Ara-Best-RQ: Multi Dialectal Arabic SSL

arXiv cs.CL / 3/24/2026

📰 NewsSignals & Early TrendsModels & Research

Key Points

  • Ara-BEST-RQ is a family of self-supervised learning models tailored to multi-dialect Arabic speech processing, trained for tasks like dialect identification (DID) and automatic speech recognition (ASR).
  • The work pre-trains conformer-based BEST-RQ models at up to 600M parameters using 5,640 hours of Creative Commons crawled Arabic speech combined with publicly available datasets.
  • Results show state-of-the-art performance for dialect identification while using fewer parameters than competing approaches.
  • The authors find that dialect-family-targeted pre-training for Arabic improves downstream performance versus multilingual or monolingual models trained on non-Arabic data.
  • All models, code, and pre-processed datasets are planned for public release to enable reproducibility and further research.

Abstract

We present Ara-BEST-RQ, a family of self-supervised learning (SSL) models specifically designed for multi-dialectal Arabic speech processing.

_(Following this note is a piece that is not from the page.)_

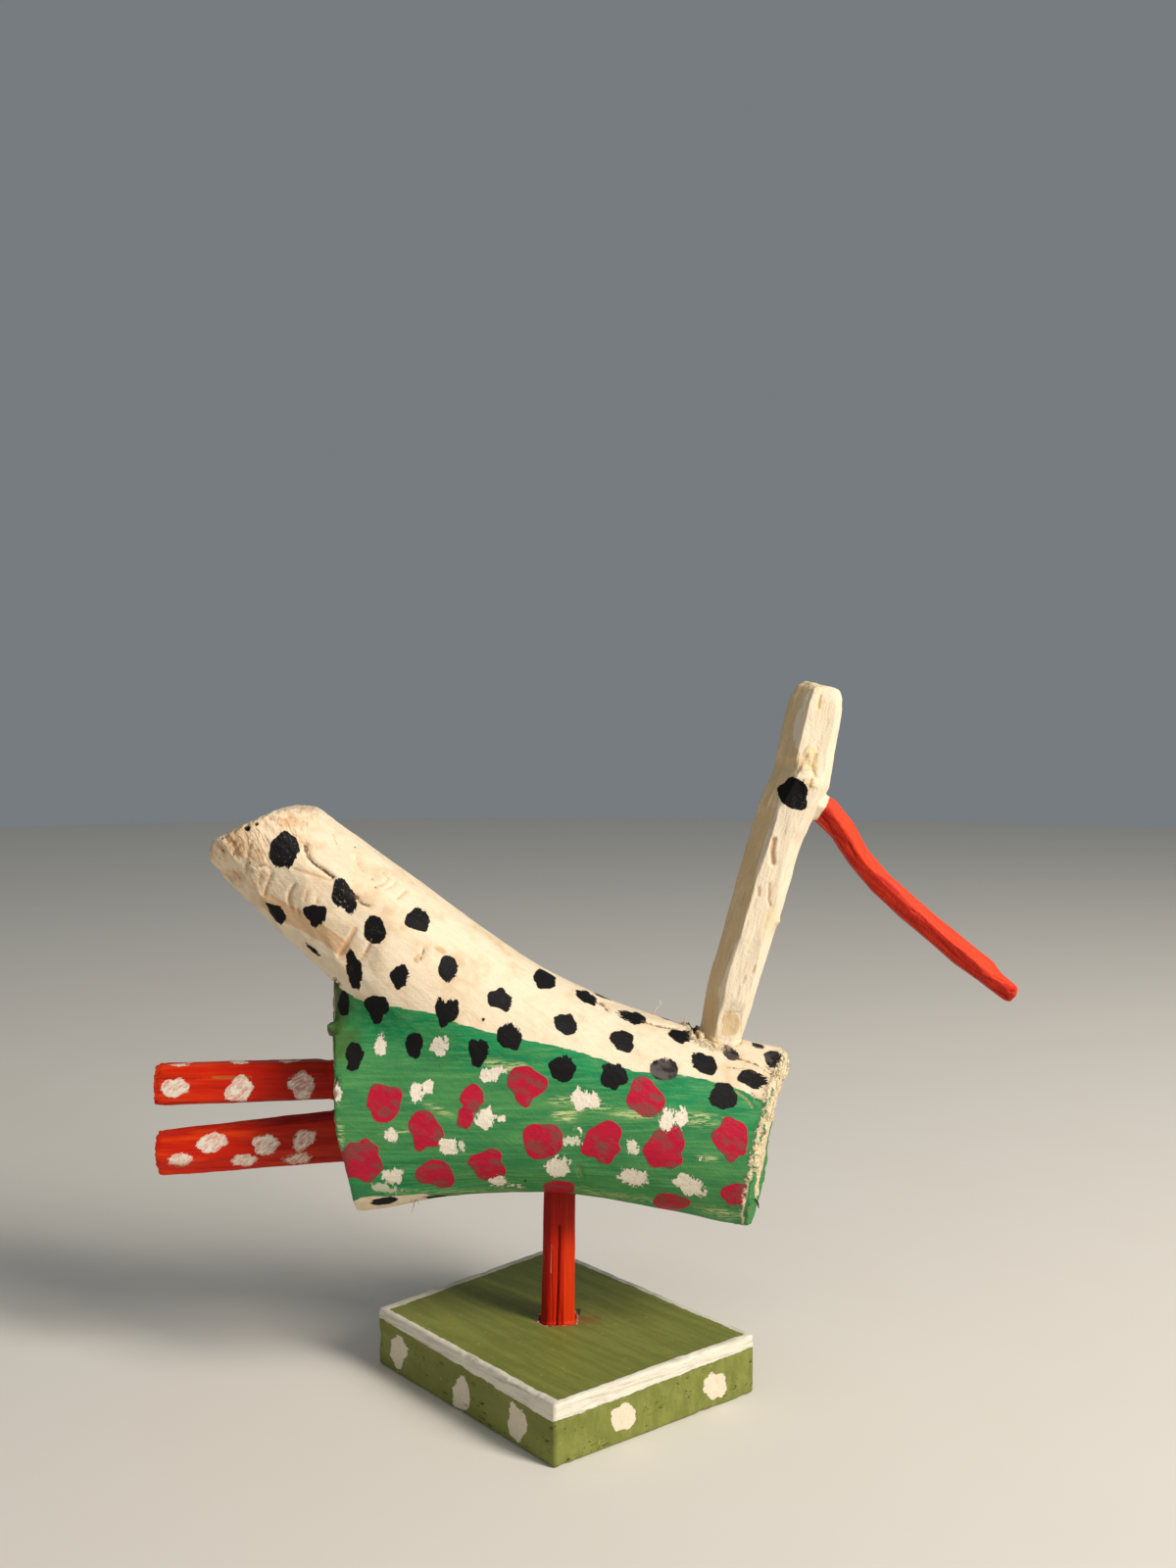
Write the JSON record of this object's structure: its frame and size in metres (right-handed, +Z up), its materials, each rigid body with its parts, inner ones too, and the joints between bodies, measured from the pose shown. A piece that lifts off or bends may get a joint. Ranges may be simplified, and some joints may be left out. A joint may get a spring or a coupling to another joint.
{
  "type": "wooden bird figurine",
  "caption": "Painted long-billed bird made from a sawn forked branch and twigs, standing on a stick leg set in a square board; a shelf or table ornament.",
  "frame": {"origin": "middle of the board's underside, below the leg", "axes": "+Z up from the surface it stands on, +X along the body from the tail towards the beak, +Y towards the side that the picture doesn't show"},
  "size_m": [0.2776, 0.1229, 0.2258],
  "materials": {
    "base_paint": "hand-brushed olive green paint with a white line along the top edges and white dots on the sides",
    "body_paint": "hand-brushed green flanks under a cream back, with black, magenta and white dabs, on a peeled branch with raw sawn ends",
    "neck_paint": "thin white paint over knife facets, a black painted eye, and a red-orange beak",
    "red_paint": "satin red paint over riven facets, with brushed white dabs on the tail sticks"
  },
  "bodies": {
    "root": {"base_board": "base_paint", "leg_stick": "red_paint", "body_branch": "body_paint", "neck_and_beak": "neck_paint", "tail_stick_upper": "red_paint", "tail_stick_lower": "red_paint"}
  },
  "joints": []
}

Leveraging 5,640 hours of crawled Creative Commons speech and combining it with publicly available datasets, we pre-train conformer-based BEST-RQ models up to 600M parameters. Our models are evaluated on dialect identification (DID) and automatic speech recognition (ASR) tasks, achieving state-of-the-art performance on the former while using fewer parameters than competing models. We demonstrate that family-targeted pre-training on Arabic dialects significantly improves downstream performance compared to multilingual or monolingual models trained on non-Arabic data. All models, code, and pre-processed datasets will be publicly released to support reproducibility and further research in Arabic speech technologies.